## [What you will do]
Provide the number of lines where the word "handed" occurs, and no other text.

----------

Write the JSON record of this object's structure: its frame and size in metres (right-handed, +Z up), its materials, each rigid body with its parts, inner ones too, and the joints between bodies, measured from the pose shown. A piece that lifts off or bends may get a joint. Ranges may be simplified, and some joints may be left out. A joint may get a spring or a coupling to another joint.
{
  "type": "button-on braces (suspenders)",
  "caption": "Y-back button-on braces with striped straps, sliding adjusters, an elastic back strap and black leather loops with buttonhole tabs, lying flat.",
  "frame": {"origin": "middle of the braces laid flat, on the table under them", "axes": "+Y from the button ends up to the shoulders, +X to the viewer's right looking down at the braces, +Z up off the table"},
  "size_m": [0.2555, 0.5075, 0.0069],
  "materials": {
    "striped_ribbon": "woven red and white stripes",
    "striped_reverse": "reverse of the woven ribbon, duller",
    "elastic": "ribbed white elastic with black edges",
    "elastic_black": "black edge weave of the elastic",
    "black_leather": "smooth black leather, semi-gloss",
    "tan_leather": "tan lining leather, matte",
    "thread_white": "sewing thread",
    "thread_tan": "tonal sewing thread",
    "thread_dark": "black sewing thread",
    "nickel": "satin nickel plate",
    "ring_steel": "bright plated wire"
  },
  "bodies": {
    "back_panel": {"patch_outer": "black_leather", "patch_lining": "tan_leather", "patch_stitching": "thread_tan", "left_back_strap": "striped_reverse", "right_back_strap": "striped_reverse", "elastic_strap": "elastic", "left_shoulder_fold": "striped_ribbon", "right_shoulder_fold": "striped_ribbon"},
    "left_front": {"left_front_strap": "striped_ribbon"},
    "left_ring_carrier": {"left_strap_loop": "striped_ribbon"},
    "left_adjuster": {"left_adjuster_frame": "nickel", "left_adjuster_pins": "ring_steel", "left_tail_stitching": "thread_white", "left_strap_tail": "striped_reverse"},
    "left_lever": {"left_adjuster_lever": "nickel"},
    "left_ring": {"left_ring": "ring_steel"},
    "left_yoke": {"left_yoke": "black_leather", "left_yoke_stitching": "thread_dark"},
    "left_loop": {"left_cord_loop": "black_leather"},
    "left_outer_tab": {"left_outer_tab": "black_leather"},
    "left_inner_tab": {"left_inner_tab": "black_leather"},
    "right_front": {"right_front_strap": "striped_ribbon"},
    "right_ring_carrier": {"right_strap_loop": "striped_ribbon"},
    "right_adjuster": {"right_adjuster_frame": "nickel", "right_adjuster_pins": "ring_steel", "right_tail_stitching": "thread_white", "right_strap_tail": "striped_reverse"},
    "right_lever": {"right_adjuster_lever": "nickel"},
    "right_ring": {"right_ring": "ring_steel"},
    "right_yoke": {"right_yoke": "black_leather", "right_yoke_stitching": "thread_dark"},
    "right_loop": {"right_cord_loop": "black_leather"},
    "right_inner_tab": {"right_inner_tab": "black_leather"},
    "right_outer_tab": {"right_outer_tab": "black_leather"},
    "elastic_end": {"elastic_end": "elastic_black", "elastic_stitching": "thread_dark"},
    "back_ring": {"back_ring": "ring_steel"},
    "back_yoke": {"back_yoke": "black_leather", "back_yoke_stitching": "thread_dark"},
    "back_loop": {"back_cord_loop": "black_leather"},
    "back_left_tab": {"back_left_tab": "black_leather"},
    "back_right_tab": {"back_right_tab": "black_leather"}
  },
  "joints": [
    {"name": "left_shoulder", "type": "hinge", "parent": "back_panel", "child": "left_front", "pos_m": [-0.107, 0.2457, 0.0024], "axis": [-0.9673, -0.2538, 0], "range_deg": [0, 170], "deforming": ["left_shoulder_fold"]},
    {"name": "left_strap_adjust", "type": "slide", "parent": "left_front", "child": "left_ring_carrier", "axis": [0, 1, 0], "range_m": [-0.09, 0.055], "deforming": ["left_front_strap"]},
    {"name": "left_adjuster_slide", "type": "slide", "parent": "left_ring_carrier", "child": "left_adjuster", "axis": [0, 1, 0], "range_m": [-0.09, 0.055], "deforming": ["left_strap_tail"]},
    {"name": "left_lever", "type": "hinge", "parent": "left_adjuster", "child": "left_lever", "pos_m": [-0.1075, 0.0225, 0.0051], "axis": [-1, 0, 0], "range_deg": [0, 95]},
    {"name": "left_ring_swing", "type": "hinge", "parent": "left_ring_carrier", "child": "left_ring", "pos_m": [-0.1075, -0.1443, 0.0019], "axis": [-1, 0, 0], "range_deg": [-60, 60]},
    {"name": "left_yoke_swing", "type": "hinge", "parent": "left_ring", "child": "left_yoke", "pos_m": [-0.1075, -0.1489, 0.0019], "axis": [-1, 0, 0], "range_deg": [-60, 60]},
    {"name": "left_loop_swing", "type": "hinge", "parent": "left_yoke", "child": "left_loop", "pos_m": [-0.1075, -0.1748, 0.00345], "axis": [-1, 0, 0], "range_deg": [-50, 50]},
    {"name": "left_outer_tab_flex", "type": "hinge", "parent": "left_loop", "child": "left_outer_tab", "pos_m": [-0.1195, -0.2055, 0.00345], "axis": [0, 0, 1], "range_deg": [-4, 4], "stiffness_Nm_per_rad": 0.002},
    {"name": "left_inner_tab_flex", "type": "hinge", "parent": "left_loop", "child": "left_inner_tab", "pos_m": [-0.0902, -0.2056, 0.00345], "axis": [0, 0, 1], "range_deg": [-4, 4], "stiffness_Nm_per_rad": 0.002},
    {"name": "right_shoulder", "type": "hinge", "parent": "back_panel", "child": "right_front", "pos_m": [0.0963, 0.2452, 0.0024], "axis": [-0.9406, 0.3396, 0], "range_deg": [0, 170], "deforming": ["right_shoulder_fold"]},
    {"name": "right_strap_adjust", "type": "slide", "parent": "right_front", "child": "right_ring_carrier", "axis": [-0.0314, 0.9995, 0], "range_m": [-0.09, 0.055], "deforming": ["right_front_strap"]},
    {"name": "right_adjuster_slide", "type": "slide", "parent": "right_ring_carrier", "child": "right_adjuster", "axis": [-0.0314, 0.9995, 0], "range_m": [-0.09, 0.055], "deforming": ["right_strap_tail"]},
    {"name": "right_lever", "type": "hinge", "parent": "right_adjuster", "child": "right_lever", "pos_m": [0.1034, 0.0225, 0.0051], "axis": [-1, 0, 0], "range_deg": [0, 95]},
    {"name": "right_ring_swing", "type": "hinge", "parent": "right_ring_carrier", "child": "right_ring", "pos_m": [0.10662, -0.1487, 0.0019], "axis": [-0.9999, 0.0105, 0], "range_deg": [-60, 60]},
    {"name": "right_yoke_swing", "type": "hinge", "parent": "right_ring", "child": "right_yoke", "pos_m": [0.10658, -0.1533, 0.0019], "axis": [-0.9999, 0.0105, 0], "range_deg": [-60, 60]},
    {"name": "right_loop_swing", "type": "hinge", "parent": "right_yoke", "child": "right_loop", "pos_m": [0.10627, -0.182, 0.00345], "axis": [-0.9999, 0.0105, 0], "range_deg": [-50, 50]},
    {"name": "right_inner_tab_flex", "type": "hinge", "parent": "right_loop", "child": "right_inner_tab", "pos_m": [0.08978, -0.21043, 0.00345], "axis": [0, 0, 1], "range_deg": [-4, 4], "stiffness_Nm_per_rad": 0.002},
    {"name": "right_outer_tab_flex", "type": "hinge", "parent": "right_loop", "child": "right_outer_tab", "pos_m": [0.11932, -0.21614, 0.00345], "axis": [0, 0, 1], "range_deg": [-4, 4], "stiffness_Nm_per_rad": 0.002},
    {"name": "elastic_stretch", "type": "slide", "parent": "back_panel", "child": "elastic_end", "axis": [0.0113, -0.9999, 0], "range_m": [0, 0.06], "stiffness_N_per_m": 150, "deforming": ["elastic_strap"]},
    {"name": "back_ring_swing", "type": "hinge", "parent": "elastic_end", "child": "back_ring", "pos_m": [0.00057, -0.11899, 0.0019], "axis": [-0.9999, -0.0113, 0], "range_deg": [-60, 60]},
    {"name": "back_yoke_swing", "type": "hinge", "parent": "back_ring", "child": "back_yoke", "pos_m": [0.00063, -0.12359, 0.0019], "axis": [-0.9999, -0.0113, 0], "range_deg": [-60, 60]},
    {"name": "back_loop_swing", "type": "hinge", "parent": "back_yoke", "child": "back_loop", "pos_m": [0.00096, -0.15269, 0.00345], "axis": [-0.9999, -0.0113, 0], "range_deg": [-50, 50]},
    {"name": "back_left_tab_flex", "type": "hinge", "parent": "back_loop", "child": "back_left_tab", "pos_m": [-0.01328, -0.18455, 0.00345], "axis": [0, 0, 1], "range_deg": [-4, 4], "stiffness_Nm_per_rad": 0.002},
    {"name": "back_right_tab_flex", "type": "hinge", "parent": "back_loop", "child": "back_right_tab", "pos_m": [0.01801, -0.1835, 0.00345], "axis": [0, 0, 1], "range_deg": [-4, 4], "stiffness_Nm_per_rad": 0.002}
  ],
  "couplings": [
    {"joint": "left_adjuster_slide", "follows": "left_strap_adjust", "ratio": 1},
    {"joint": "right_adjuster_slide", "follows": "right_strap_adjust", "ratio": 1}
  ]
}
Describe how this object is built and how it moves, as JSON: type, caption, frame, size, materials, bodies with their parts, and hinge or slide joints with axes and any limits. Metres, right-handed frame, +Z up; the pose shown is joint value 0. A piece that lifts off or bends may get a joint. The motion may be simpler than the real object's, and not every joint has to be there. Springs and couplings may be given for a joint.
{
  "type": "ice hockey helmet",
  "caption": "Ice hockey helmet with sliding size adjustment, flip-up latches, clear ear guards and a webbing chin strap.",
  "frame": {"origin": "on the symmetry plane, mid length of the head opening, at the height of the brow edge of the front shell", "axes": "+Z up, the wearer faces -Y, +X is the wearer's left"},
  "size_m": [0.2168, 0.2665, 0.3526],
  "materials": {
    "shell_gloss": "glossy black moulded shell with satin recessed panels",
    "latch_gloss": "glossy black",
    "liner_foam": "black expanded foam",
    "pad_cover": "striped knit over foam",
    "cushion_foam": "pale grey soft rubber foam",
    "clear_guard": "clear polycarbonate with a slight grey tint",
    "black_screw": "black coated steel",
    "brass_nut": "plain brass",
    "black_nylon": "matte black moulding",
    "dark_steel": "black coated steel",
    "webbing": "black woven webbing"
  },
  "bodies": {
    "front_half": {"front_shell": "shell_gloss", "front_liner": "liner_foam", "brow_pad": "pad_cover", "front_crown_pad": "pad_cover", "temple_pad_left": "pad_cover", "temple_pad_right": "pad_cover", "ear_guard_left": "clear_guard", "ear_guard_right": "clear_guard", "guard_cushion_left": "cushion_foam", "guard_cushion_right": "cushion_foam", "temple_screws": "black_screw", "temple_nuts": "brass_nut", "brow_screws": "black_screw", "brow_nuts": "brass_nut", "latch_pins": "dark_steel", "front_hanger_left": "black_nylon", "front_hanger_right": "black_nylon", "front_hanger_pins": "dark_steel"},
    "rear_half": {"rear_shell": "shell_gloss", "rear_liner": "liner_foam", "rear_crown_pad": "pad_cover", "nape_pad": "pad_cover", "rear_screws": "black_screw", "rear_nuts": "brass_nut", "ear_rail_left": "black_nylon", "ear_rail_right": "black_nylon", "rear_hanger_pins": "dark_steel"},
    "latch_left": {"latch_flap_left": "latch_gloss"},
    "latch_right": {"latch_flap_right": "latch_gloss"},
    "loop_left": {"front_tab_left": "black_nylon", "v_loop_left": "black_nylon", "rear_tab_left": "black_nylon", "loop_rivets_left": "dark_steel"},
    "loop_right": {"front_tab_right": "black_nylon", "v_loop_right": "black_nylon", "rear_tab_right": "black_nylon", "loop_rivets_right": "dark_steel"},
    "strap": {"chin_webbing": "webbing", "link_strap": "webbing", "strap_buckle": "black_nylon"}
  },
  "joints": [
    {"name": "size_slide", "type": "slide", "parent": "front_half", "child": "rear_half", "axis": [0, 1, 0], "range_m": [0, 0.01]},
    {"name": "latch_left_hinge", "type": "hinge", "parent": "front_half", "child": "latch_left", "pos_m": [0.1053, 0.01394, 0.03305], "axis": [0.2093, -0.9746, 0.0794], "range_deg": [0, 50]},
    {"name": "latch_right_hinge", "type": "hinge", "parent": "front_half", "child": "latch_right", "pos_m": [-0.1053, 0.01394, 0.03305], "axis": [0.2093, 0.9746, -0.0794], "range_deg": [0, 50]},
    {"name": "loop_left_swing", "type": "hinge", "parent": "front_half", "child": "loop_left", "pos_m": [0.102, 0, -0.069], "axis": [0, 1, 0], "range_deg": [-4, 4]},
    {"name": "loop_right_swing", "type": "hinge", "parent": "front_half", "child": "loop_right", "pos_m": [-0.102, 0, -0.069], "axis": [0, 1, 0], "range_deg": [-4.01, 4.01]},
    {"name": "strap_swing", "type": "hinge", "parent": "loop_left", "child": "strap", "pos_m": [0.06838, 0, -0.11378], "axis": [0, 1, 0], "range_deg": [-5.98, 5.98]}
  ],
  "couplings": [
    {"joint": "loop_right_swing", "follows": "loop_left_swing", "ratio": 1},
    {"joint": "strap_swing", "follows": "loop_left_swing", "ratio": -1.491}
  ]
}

----------

## [Task solution]
2